• **Job**
Give back the full material, exactly as it reads.

• **Available data**
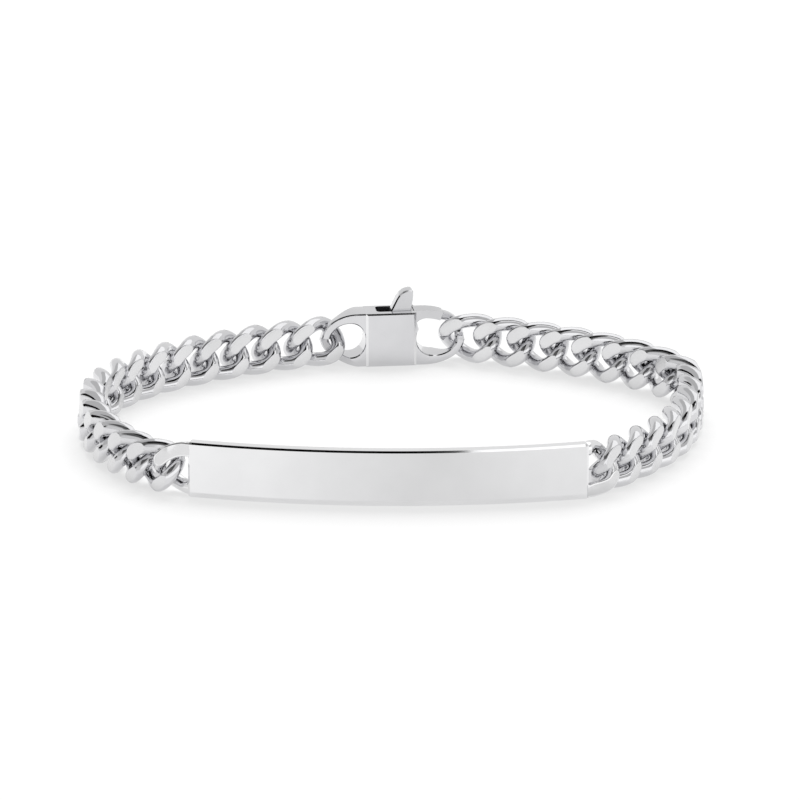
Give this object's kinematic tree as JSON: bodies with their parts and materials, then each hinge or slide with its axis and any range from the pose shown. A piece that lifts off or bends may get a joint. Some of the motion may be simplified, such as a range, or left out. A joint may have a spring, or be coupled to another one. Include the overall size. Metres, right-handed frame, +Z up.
{
  "type": "id bracelet",
  "caption": "Curb link identity bracelet with a plain curved name plate and a box clasp with a sprung gate, fastened and standing on its lower edge.",
  "frame": {"origin": "middle of the loop's bounding box, on the floor it stands on", "axes": "+Z up, -Y towards the name plate, +Y towards the clasp, +X to the right seen from the plate"},
  "size_m": [0.0687, 0.0568, 0.0086],
  "materials": {
    "silver": "polished",
    "pin_steel": "satin"
  },
  "bodies": {
    "bracelet": {"id_plate": "silver", "clasp_body": "silver", "clasp_pin": "pin_steel", "link_l01": "silver", "link_l02": "silver", "link_l03": "silver", "link_l04": "silver", "link_l05": "silver", "link_l06": "silver", "link_l07": "silver", "link_l08": "silver", "link_l09": "silver", "link_l10": "silver", "link_l11": "silver", "link_l12": "silver", "link_l13": "silver", "link_l14": "silver", "link_l15": "silver", "link_l16": "silver", "link_r01": "silver", "link_r02": "silver", "link_r03": "silver", "link_r04": "silver", "link_r05": "silver", "link_r06": "silver", "link_r07": "silver", "link_r08": "silver", "link_r09": "silver", "link_r10": "silver", "link_r11": "silver", "link_r12": "silver", "link_r13": "silver", "link_r14": "silver", "link_r15": "silver", "link_r16": "silver"},
    "lever": {"clasp_lever": "silver"}
  },
  "joints": [
    {"name": "lever_hinge", "type": "hinge", "parent": "bracelet", "child": "lever", "pos_m": [0.00007, 0.02596, 0.0031], "axis": [0.1305, -0.9914, 0], "range_deg": [0, 17], "stiffness_Nm_per_rad": 0.002}
  ]
}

• **Full output**
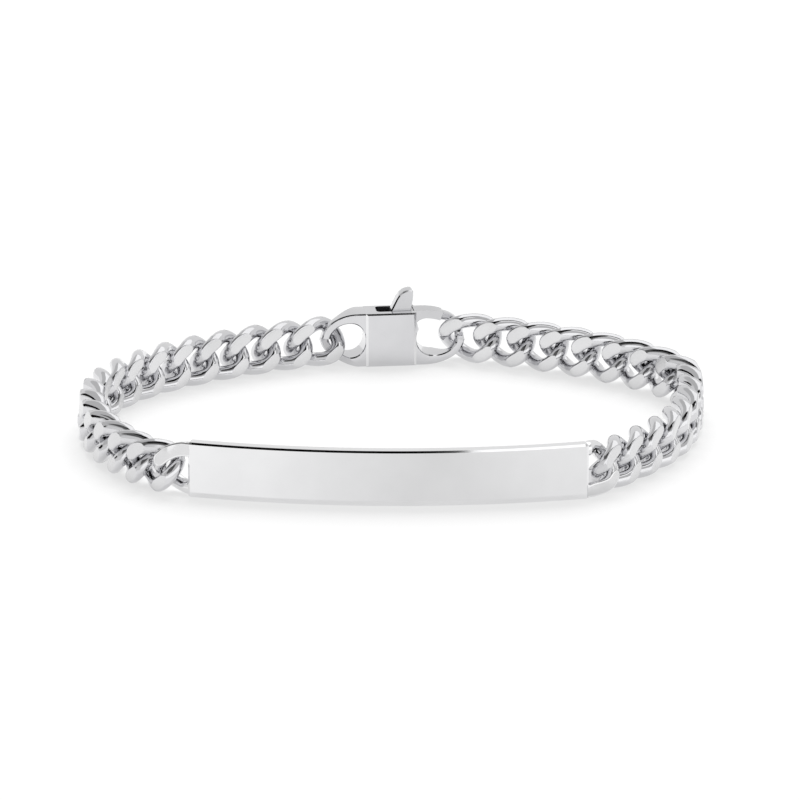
Give this object's kinematic tree as JSON: bodies with their parts and materials, then each hinge or slide with its axis and any range from the pose shown. A piece that lifts off or bends may get a joint. Some of the motion may be simplified, such as a range, or left out. A joint may have a spring, or be coupled to another one. Include the overall size. Metres, right-handed frame, +Z up.
{
  "type": "id bracelet",
  "caption": "Curb link identity bracelet with a plain curved name plate and a box clasp with a sprung gate, fastened and standing on its lower edge.",
  "frame": {"origin": "middle of the loop's bounding box, on the floor it stands on", "axes": "+Z up, -Y towards the name plate, +Y towards the clasp, +X to the right seen from the plate"},
  "size_m": [0.0687, 0.0568, 0.0086],
  "materials": {
    "silver": "polished",
    "pin_steel": "satin"
  },
  "bodies": {
    "bracelet": {"id_plate": "silver", "clasp_body": "silver", "clasp_pin": "pin_steel", "link_l01": "silver", "link_l02": "silver", "link_l03": "silver", "link_l04": "silver", "link_l05": "silver", "link_l06": "silver", "link_l07": "silver", "link_l08": "silver", "link_l09": "silver", "link_l10": "silver", "link_l11": "silver", "link_l12": "silver", "link_l13": "silver", "link_l14": "silver", "link_l15": "silver", "link_l16": "silver", "link_r01": "silver", "link_r02": "silver", "link_r03": "silver", "link_r04": "silver", "link_r05": "silver", "link_r06": "silver", "link_r07": "silver", "link_r08": "silver", "link_r09": "silver", "link_r10": "silver", "link_r11": "silver", "link_r12": "silver", "link_r13": "silver", "link_r14": "silver", "link_r15": "silver", "link_r16": "silver"},
    "lever": {"clasp_lever": "silver"}
  },
  "joints": [
    {"name": "lever_hinge", "type": "hinge", "parent": "bracelet", "child": "lever", "pos_m": [0.00007, 0.02596, 0.0031], "axis": [0.1305, -0.9914, 0], "range_deg": [0, 17], "stiffness_Nm_per_rad": 0.002}
  ]
}